▶ _To be done_
Write out every entry word for word.

▶ _Supplied data_
>> begin

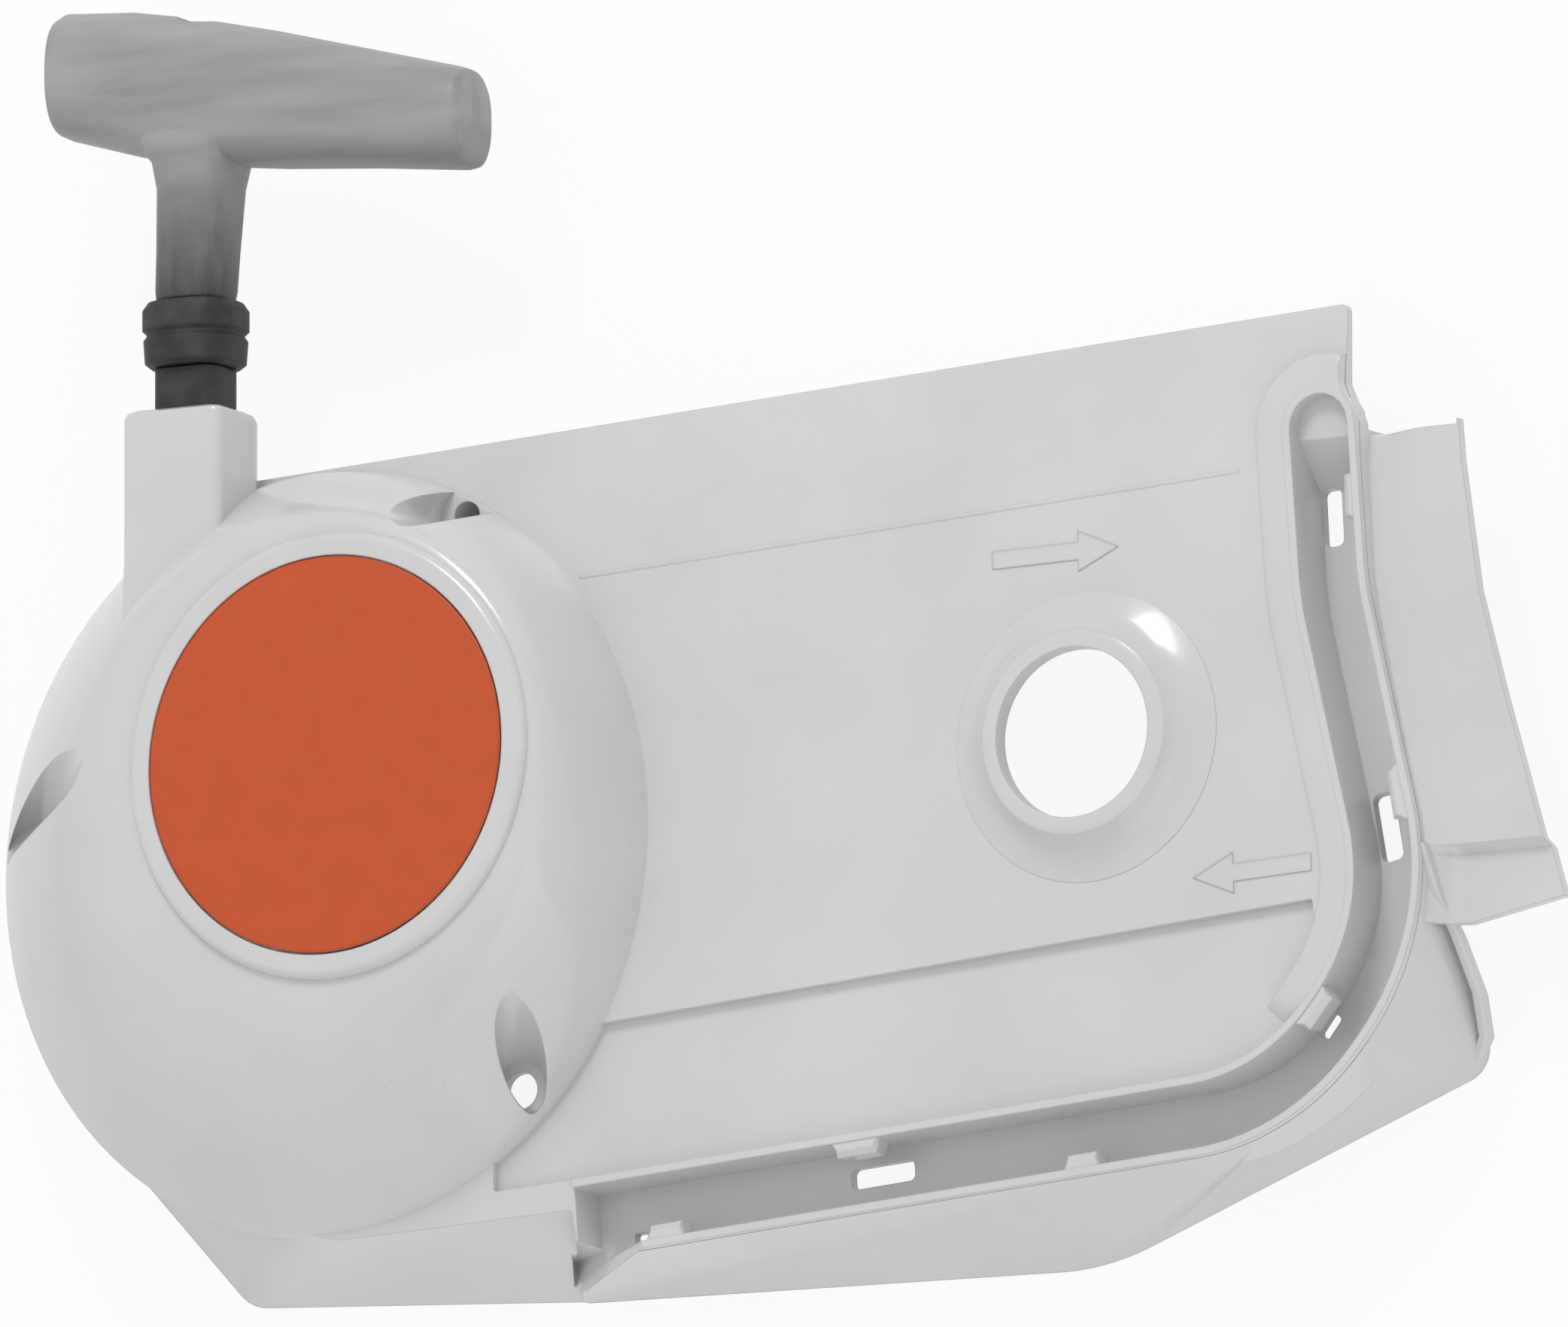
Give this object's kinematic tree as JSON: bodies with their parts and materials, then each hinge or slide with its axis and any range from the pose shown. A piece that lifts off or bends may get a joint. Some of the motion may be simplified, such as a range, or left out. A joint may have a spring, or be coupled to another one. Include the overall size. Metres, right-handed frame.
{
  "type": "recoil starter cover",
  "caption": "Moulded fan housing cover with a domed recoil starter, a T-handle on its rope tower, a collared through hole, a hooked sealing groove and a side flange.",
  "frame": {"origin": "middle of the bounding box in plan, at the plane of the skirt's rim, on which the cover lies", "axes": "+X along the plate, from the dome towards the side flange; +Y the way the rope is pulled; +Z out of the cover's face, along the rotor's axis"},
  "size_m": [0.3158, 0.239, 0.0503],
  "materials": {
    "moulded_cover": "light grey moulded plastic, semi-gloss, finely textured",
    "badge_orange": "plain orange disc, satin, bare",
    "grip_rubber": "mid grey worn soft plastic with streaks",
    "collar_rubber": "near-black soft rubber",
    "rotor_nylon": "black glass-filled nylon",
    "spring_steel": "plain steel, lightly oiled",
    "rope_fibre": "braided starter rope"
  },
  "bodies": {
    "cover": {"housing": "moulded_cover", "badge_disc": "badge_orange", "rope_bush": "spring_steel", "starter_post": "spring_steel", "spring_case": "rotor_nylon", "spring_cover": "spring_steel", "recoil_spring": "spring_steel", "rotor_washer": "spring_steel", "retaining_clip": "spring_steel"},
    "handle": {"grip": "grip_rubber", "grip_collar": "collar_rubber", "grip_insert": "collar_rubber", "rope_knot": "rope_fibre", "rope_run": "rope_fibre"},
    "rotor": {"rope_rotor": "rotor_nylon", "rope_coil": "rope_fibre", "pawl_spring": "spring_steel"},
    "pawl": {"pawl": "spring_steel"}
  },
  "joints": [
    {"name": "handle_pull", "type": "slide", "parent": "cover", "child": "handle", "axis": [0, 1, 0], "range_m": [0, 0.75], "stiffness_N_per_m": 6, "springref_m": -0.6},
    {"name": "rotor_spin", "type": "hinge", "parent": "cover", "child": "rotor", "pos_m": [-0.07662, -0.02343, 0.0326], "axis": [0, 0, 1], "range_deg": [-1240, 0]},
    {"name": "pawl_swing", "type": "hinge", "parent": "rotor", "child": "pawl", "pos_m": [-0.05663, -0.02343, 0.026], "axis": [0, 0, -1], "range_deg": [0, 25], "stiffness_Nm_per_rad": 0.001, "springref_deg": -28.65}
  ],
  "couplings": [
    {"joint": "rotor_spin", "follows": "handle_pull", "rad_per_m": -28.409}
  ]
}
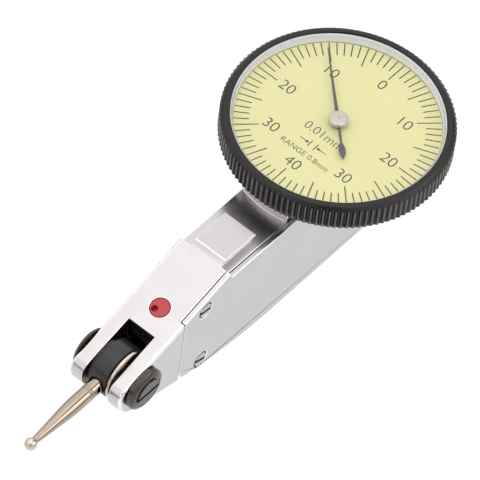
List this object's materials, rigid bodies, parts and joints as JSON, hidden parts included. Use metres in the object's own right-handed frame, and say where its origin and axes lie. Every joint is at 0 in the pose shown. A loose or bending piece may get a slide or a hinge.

>> end

▶ _Full output_
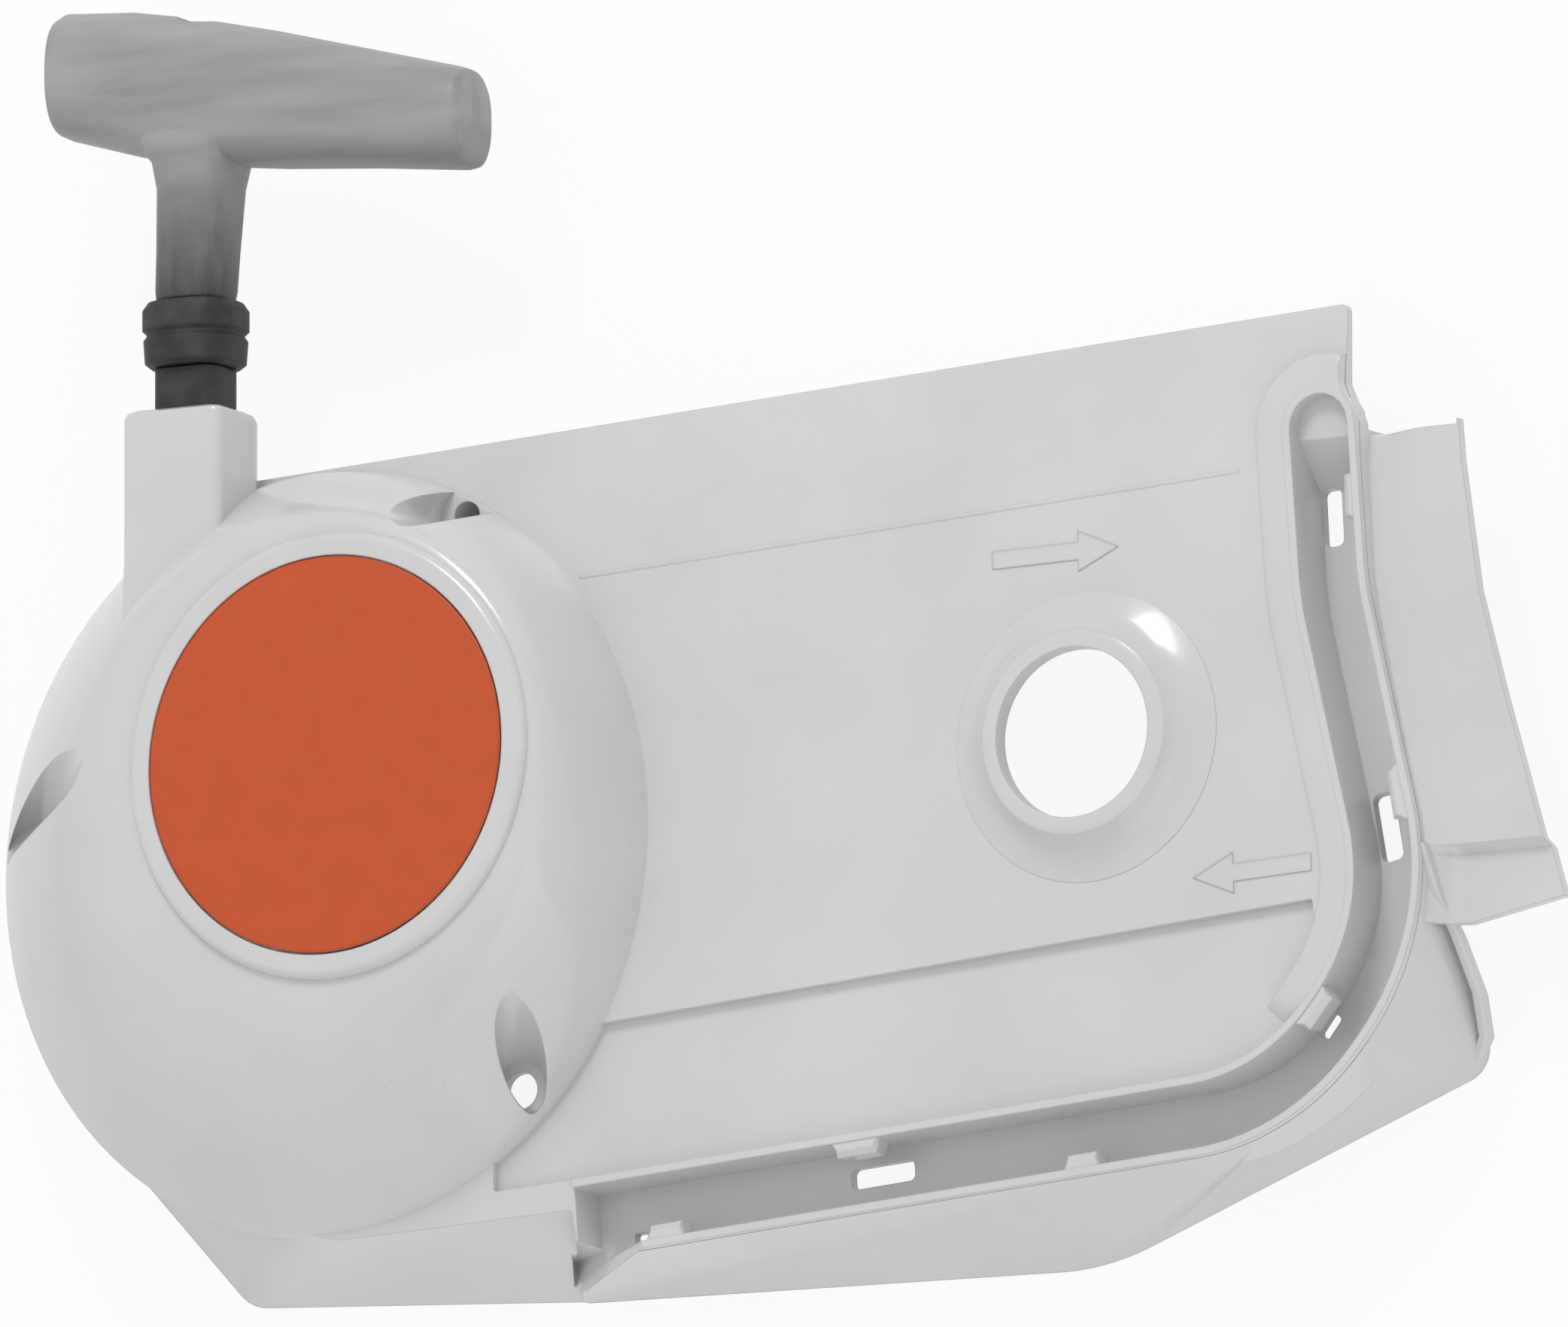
Give this object's kinematic tree as JSON: bodies with their parts and materials, then each hinge or slide with its axis and any range from the pose shown. A piece that lifts off or bends may get a joint. Some of the motion may be simplified, such as a range, or left out. A joint may have a spring, or be coupled to another one. Include the overall size. Metres, right-handed frame.
{
  "type": "recoil starter cover",
  "caption": "Moulded fan housing cover with a domed recoil starter, a T-handle on its rope tower, a collared through hole, a hooked sealing groove and a side flange.",
  "frame": {"origin": "middle of the bounding box in plan, at the plane of the skirt's rim, on which the cover lies", "axes": "+X along the plate, from the dome towards the side flange; +Y the way the rope is pulled; +Z out of the cover's face, along the rotor's axis"},
  "size_m": [0.3158, 0.239, 0.0503],
  "materials": {
    "moulded_cover": "light grey moulded plastic, semi-gloss, finely textured",
    "badge_orange": "plain orange disc, satin, bare",
    "grip_rubber": "mid grey worn soft plastic with streaks",
    "collar_rubber": "near-black soft rubber",
    "rotor_nylon": "black glass-filled nylon",
    "spring_steel": "plain steel, lightly oiled",
    "rope_fibre": "braided starter rope"
  },
  "bodies": {
    "cover": {"housing": "moulded_cover", "badge_disc": "badge_orange", "rope_bush": "spring_steel", "starter_post": "spring_steel", "spring_case": "rotor_nylon", "spring_cover": "spring_steel", "recoil_spring": "spring_steel", "rotor_washer": "spring_steel", "retaining_clip": "spring_steel"},
    "handle": {"grip": "grip_rubber", "grip_collar": "collar_rubber", "grip_insert": "collar_rubber", "rope_knot": "rope_fibre", "rope_run": "rope_fibre"},
    "rotor": {"rope_rotor": "rotor_nylon", "rope_coil": "rope_fibre", "pawl_spring": "spring_steel"},
    "pawl": {"pawl": "spring_steel"}
  },
  "joints": [
    {"name": "handle_pull", "type": "slide", "parent": "cover", "child": "handle", "axis": [0, 1, 0], "range_m": [0, 0.75], "stiffness_N_per_m": 6, "springref_m": -0.6},
    {"name": "rotor_spin", "type": "hinge", "parent": "cover", "child": "rotor", "pos_m": [-0.07662, -0.02343, 0.0326], "axis": [0, 0, 1], "range_deg": [-1240, 0]},
    {"name": "pawl_swing", "type": "hinge", "parent": "rotor", "child": "pawl", "pos_m": [-0.05663, -0.02343, 0.026], "axis": [0, 0, -1], "range_deg": [0, 25], "stiffness_Nm_per_rad": 0.001, "springref_deg": -28.65}
  ],
  "couplings": [
    {"joint": "rotor_spin", "follows": "handle_pull", "rad_per_m": -28.409}
  ]
}
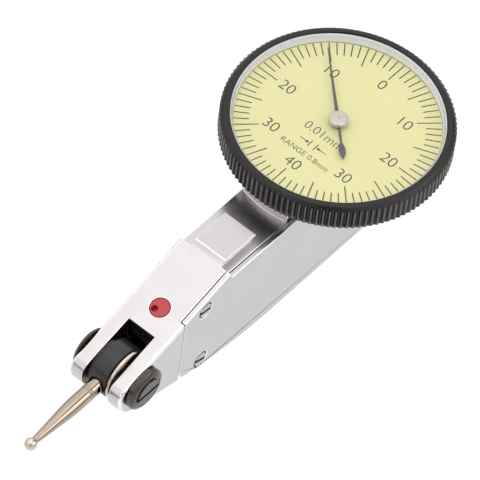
List this object's materials, rigid bodies, parts and joints as JSON, hidden parts included. Use metres in the object's own right-handed frame, and say where its origin and axes lie. Every joint is at 0 in the pose shown. A loose or bending piece may get a slide or a hinge.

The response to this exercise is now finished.